[Data extract start]
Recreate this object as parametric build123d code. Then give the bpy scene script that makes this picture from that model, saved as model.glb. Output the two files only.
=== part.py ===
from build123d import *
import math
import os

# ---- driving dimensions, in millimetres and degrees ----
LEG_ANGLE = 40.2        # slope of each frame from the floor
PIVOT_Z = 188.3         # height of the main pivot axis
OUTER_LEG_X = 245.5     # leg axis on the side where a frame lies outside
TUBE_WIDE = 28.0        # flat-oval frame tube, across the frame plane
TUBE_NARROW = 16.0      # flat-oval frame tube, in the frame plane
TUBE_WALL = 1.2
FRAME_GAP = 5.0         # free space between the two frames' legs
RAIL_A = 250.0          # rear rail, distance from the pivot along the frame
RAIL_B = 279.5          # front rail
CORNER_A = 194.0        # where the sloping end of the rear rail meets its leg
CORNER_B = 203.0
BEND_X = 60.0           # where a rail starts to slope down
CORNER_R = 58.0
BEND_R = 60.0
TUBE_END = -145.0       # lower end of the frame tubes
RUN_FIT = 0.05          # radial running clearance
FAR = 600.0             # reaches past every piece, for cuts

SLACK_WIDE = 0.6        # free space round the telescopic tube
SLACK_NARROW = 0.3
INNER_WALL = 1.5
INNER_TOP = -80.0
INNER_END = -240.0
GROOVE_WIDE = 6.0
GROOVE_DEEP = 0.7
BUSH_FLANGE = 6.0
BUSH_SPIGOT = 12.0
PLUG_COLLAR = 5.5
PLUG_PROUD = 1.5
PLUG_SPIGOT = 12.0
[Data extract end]
### Stated problem
Identify the lines that hold the word "from". Copy every one of them.

### Answer for this exercise
Recreate this object as parametric build123d code. Then give the bpy scene script that makes this picture from that model, saved as model.glb. Output the two files only.
from build123d import *
LEG_ANGLE = 40.2        # slope of each frame from the floor
RAIL_A = 250.0          # rear rail, distance from the pivot along the frame